自閉症の人にそれをいうなといっても、今日言って今日治るわけでもないので、みんなに聞き流したり、適当に応対するように言って他の人は今ではちっとも気にならなくなって問題ないのですが、芸術家タイプのその子だけはどうしても我慢ならないのです。
いつだったか芸術家タイプの子がたまりかねておこったら、それに反応してその自閉症の子が相手の頭をひどくたたいてしまいました。
たたかれた芸術家タイプの子の頭には機械が埋め込まれてありますので私は心配しましたがたいしたことがなくてほっとしました。
そんなことがあって、芸術家タイプの子の家に行ってその子の親御さんと相談してこういうふうにその子と約束しました。
「コリアンダーの家では皆となかよく出来ない人は通ってくることはできないんだよ。だから、あしたからみんなとなかよくできるなら通ってきていいよ、それができないならあしたからこなくていいよ。」と。
以前から、なにかあったら、よく家にわたしが送って帰したことがあるのですが、生命に危険が及ぶように感じられたのはこのときが初めてだったのでお母さんにもじっくり話して落ち着いた精神状態で通えるようになってから通所してもらうように頼んだところ、おかあさんが実はと言い出されまして、聞いたら、最近いもうとさんのことやらなにやらでいろいろあって家庭でも荒れていたんだといわれました。
それがきっかけで精神科に相談に行かれて本人もここのところ落ち着くようになったので今週からまたいつも通りに通えるようになっていたのですが、また「だまれ!だまれ!」と怒鳴り、注意されればふてくされて八つ当たりしたりしたわけです。
職員なら自閉症の子のそういうコミュニケーションの仕方には喜んで応えるわけですが、芸術家タイプの子にそれが出来るわけがないので、今のところはなるべく2人を直接当たらないようにしています。
ただその2人のその後の姿を見ていると涙が出るくらいお互いのことを心配したり、気にかけたりしているのです。
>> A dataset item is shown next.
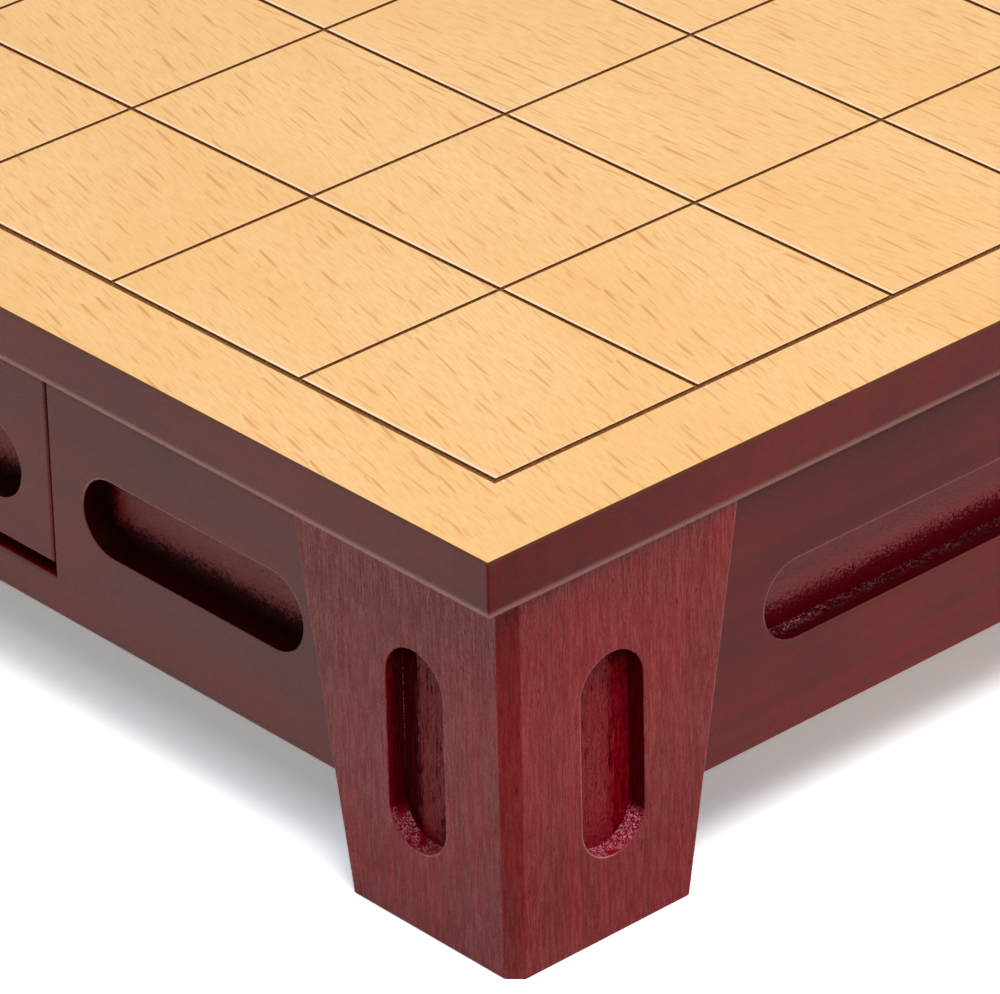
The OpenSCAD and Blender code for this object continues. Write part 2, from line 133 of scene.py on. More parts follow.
class Finish:
    """The nodes of a material, or of the room's light, in the making."""

    def __init__(self, owner, shader="Principled BSDF"):
        owner.use_nodes = True
        self.tree = owner.node_tree
        self.shader = self.tree.nodes[shader]

    def node(self, kind, settings=(), inputs=(), output=0):
        """Adds a node of any kind: its settings first, then the values or links of its sockets."""
        made = self.tree.nodes.new(kind)
        for name, setting in dict(settings).items():
            setattr(made, name, setting)
        self.join(made, inputs)
        return Value(self, made.outputs[output])

    def join(self, made, inputs):
        named = inputs.items() if isinstance(inputs, dict) else enumerate(inputs)
        for name, given in named:
            if isinstance(given, Value):
                self.tree.links.new(given.socket, made.inputs[name])
            elif made.inputs[name].type == "RGBA":
                made.inputs[name].default_value = (*given, 1.0)
            else:
                made.inputs[name].default_value = given

    def set(self, **sockets):
        """Sets or links sockets of the first shader, with _ for each space in their names."""
        self.join(self.shader, {name.replace("_", " "): given for name, given in sockets.items()})

    def show(self, shader):
        """Puts a shader other than the first one on the surface."""
        self.join(self.tree.nodes["Material Output"], {"Surface": shader})

    def mix(self, share, one, other):
        """The colour one where share is 0, and other where it is 1."""
        return self.node(
            "ShaderNodeMix", {"data_type": "RGBA", "clamp_factor": True},
            {0: share, 6: one, 7: other}, output=2)

    def parts(self, whole, kind="ShaderNodeSeparateXYZ"):
        """The three parts of a place, a direction or a colour."""
        first = self.node(kind, inputs=[whole])
        return [first, first.beside(1), first.beside(2)]

    def place(self, scale=1000.0):
        """Where the surface is on its piece, as x, y and z, in millimetres."""
        where = self.node("ShaderNodeTexCoord", output="Object")
        return self.parts(self.node(
            "ShaderNodeVectorMath", {"operation": "SCALE"}, {0: where, "Scale": scale}))

    def facing(self):
        """Which way the surface looks on its piece, as x, y and z."""
        return self.parts(self.node("ShaderNodeTexCoord", output="Normal"))

    def point(self, x=0.0, y=0.0, z=0.0):
        return self.node("ShaderNodeCombineXYZ", inputs=[x, y, z])

    def noise(self, where, scale=1.0, detail=2.0, rough=0.5, warp=0.0):
        """Soft cloudy noise about 0.5."""
        return self.node(
            "ShaderNodeTexNoise", {},
            {"Vector": where, "Scale": scale, "Detail": detail, "Roughness": rough, "Distortion": warp})

    def relief(self, height, metres):
        """Raises the surface by height times metres and gives the tilted normal."""
        return self.node(
            "ShaderNodeBump", {}, {"Height": height, "Distance": metres, "Strength": 1.0})


FLOOR_SIZE = 12.0
FLOOR_WHITE = 0.86
# The tints are written twice as strong, because the share that mixes them in stops at 1
TINT_DOUBLE = 2.0
# The paper is lit past white for the camera, with a little more glow under the left side
SHOWN_WHITE = 1.8
SHOWN_TINT = (2.0, 1.98, 1.98)
SHOWN_GLOW = 0.28
SHOWN_LEFT = 0.16
GLOW_COLOUR = (0.74, 0.87, 1.0)
LIT_UNDER = (-0.1592, -0.1658)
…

自閉症の子はあまり言葉がないのですが、たとえば芸術家タイプの子がカッターを冗談で自分の首にあてて自殺する真似をしたら、心から心配してかわいそうな顔をするわけですね、かれは怒鳴られようとその子がやはり大好きで、芸術家タイプの子もやはりコリアンダーの家が好きなので叱られても、「もっとやさしくしてくれればいいとに」といいながらも通ってくるわけです。
2人ともK高等養護学校の卒業生なのですが、お母さんの話ではどうも最初は行くところがなくて、うちしか受け入れてくれるところがなくてうちに来たようです。
そんなトラブルともいえないようなことがあったあとに2人の子のお母さんが相談されて、直接いろいろ対策を考えられたようですが、上手い考えが浮かぶわけでもなく自閉症の子のお母さんが私に電話してこられたので、私はこう答えました。
「お母さん、私は自閉症の我が子のおかげでお宅のお子さんのような子を受け入れようと思ってこの仕事を始めたのですから、迷惑をかけているとか思わないで下さい。そんなことを思うようだったらこの仕事をする意味がないですから。」と。
これはどこの福祉施設でも同じだと思います。